Worth a try? The Teatime Diet?
POSTSCRIPT: Then again, the Germans are so terrifyingly orderly -- or used to be -- that on the whole, I'd rather be obese. They always ate at precisely the same time, and for midday dinner you always had to have a neat array of meat, potatoes, a vegetable, a roll, and dessert. A cousin of J's visited us once who had lived for years in Germany; we took her to Florida, where we visited some U-Pic fields. She told us later that to her it was the wildest, craziest, most deliciously transgressive anarchy that we could have a whole meal made up of nothing but as many ears of Silver Queen corn as you could eat, and that you could go to the refrigerator any time you wanted and get a tomato. Ah, the land of the free.


And the home of the brawny.
Posted by: Ruth Anne | December 02, 2008 at 09:24 AM
When my doctor sent me to a nutritionist last Spring to get my weight, blood sugar and cholesterol under control, the first thing the nutritionist told me to do was have a snack mid-morning and mid-afternoon.
Not only does it keep my blood sugar and energy steady, but I have less of an urge to run back and forth to the refrigerator, office pantry, "leftover meeting food on the credenza," etc.
I've lost 20 pounds so far, and the last blood test I had around Labor Day showed normal numbers.
Posted by: Melinda | December 02, 2008 at 10:47 AM
M. and I have tea-time almost every day.
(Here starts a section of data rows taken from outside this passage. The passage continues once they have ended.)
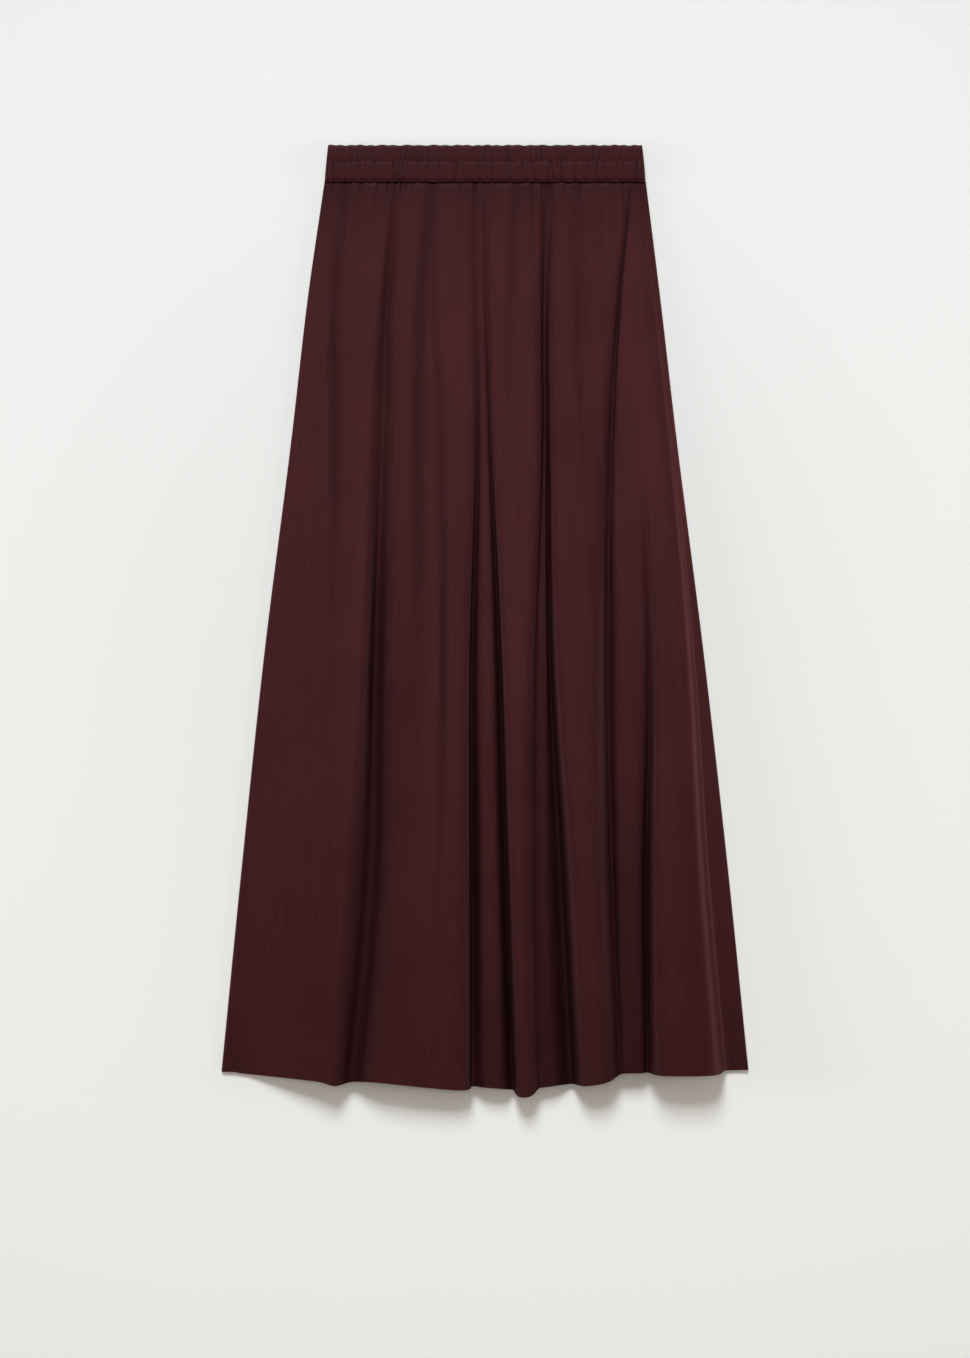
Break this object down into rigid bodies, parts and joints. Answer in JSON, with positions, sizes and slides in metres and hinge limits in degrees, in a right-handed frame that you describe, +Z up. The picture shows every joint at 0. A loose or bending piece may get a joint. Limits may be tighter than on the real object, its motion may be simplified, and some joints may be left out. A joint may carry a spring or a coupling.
{
  "type": "maxi skirt",
  "caption": "Long gathered skirt with an elastic two-channel waistband, laid out flat on its back, its front in deep lengthwise folds that widen to the hem.",
  "frame": {"origin": "on the surface the skirt lies on, under the middle of its box", "axes": "+Y along the skirt towards its waistband, +Z up from the surface, the front of the skirt on top, +X to the right of the picture"},
  "size_m": [0.5528, 0.9952, 0.0323],
  "materials": {
    "skirt_cloth": "satin-faced viscose, soft sheen",
    "waistband_cloth": "the same cloth, gathered over elastic"
  },
  "bodies": {
    "root": {"front_panel": "skirt_cloth", "back_panel": "skirt_cloth", "waistband_front": "waistband_cloth", "waistband_back": "waistband_cloth"}
  },
  "joints": []
}
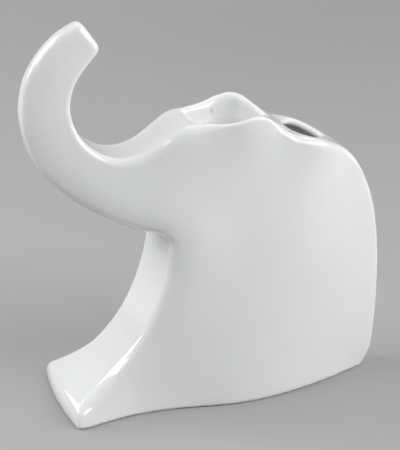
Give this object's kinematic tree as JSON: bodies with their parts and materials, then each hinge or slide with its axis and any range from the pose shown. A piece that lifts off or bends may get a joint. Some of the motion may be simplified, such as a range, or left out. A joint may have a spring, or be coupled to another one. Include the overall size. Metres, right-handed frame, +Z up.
{
  "type": "elephant vase",
  "caption": "Flat white glazed porcelain vase in the form of an elephant with a raised curling trunk, a spread foot and open mouths along its back.",
  "frame": {"origin": "centre of the bounding box at the height of the ground rim that the vase stands on", "axes": "+Z up, the trunk and the spread foot point along -X, and the vase is symmetric about the plane Y = 0"},
  "size_m": [0.2197, 0.0798, 0.2345],
  "materials": {
    "white_glaze": "glossy white glaze over porcelain",
    "bare_bisque": "unglazed porcelain, matt and slightly warm",
    "dried_slip": "fired slip, satin"
  },
  "bodies": {
    "root": {"body_shell": "white_glaze", "trunk": "white_glaze", "trunk_slip_joint": "white_glaze", "base_plate": "bare_bisque", "base_slip_joint": "dried_slip"}
  },
  "joints": []
}
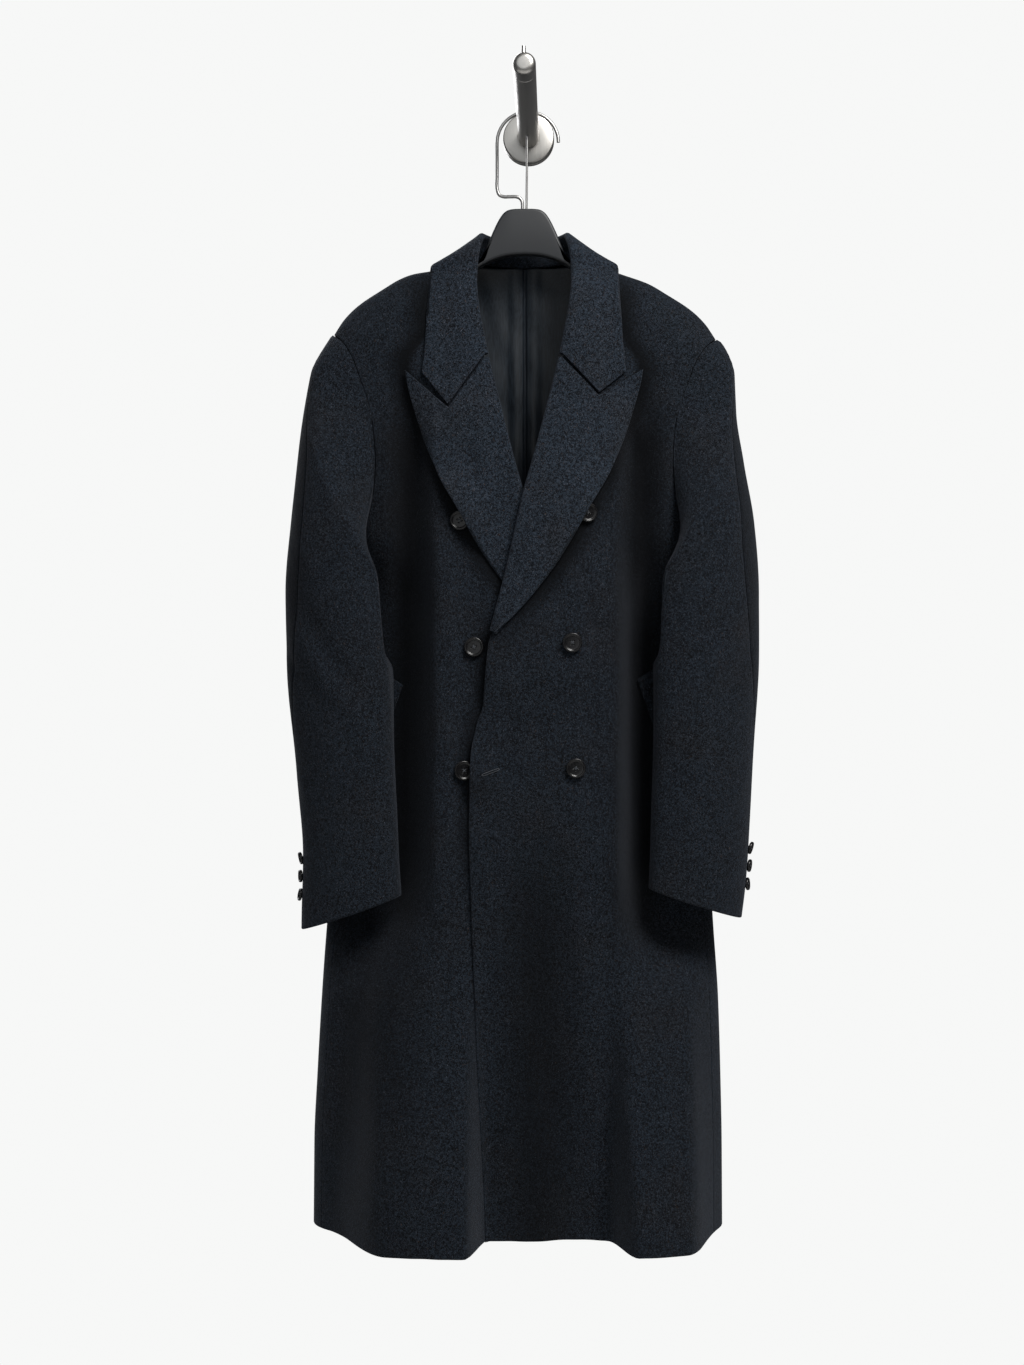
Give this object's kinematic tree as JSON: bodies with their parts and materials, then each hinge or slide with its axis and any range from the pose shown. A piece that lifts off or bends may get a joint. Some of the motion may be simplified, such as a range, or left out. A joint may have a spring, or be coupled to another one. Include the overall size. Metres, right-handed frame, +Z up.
{
  "type": "double-breasted coat on a hanger and wall hook",
  "caption": "Long double-breasted wool coat with wide peaked lapels and slanted welt pockets, hanging on a hanger from a round peg wall hook.",
  "frame": {"origin": "on the wall, at the centre of the rosette's back face", "axes": "+X to the picture's right, which is the wearer's left; +Y into the wall; +Z up; the coat faces -Y"},
  "size_m": [0.5609, 0.306, 1.3353],
  "materials": {
    "wool": "napped charcoal-navy melton with fine light and brown flecks",
    "lining": "satin lining",
    "button": "polished",
    "hanger": "matte",
    "steel": "brushed"
  },
  "bodies": {
    "root": {"front_left_over": "wool", "front_right_under": "wool", "back_left": "wool", "back_right": "wool", "sleeve_right_top": "wool", "sleeve_right_under": "wool", "sleeve_left_top": "wool", "sleeve_left_under": "wool", "lapel_left": "wool", "lapel_right": "wool", "pocket_welt_right": "wool", "pocket_welt_left": "wool", "collar": "wool", "back_lining": "lining", "button_right_1": "button", "button_right_2": "button", "button_right_3": "button", "button_left_1": "button", "button_left_2": "button", "button_left_3": "button", "cuff_button_right_1": "button", "cuff_button_right_2": "button", "cuff_button_right_3": "button", "cuff_button_left_1": "button", "cuff_button_left_2": "button", "cuff_button_left_3": "button", "hanger_body": "hanger", "hanger_hook": "steel", "hanger_stay": "steel", "wall_rosette": "steel", "wall_peg": "steel", "peg_end_cap": "steel", "peg_pin": "steel"}
  },
  "joints": []
}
Can't say it's helped us lose weight, but we haven't really gained any either.
Posted by: Tom Strong | December 02, 2008 at 03:03 PM
OK, c'mon . . . vicarious thrills: what do you have? You're a baker, do you still have time for that?
Posted by: amba | December 02, 2008 at 03:10 PM
It depends. Lately we've been really into this Indian snack that translates loosely as "crunch-munch." It's basically a mix of puffed rice, peanuts, dried fruit, and spices. Simple to make, and goes really well with chai (which I'm totally addicted to).
And I'm unemployed (sort of) right now, so I still bake plenty, though not often for tea. I kind of overworked (and overate) during Thanksgiving, though, so I'm taking a couple weeks off.
Posted by: Tom Strong | December 02, 2008 at 04:01 PM
Indian trail mix. It sounds good to me; nuts and dried fruits are usually what I crave, even if embedded in a muffin or a chocolate bar. That of course is Jewish too: "rozhinkes mit mandeln."
Posted by: amba | December 02, 2008 at 04:31 PM
The Mexicans follow this dietary wisdom too (or did, before they got corrupted by the Wall Street Type A syndrome of career and long workdays above all else).
A I recall from 2-3 decades ago: Pan dulce (a variety of delicious, fresh baked goods) with dark coffee or hot chocolate & maybe a scrambled egg with tortilla on the side - an hour or two after rising, and some 30-60 minutes into some yard work, cleaning or sewing, etc.
Dinner at 2-3 p.m. - the main meal of the day, always including tortillas & beans, maybe a bit of meat or fish, veggies; a snack at 6 p.m. (lightest bite of the day) & an evening bit of bread & cheese, fruit or the like, and/or more tortillas, at 8-9 p.m.
Bedtime around 10:30-midnight, satisfied but not over-full. Seems in retrospect like the intuitive recipe for steady blood sugar & nutrients throughout the waking cycle.
Posted by: sail on | December 02, 2008 at 06:46 PM
hey! someone just did a study where they compared afternoon performance on mental and physical tasks after a) caffeine pill b) placebo pill c) nap. The nap won
Posted by: sara monroe | December 02, 2008 at 07:02 PM
Is it just me, or does "Four o'Clock Sugar" sound like the name of an old BeBop tune from the Big Band Era? Doesn't it just sing "Duke Ellington"?
Ok. It's just me. Again.
Posted by: Lynne | December 05, 2008 at 01:14 PM
If it wasn't, it should have been! This may have been a subliminal influence on my title-choosing.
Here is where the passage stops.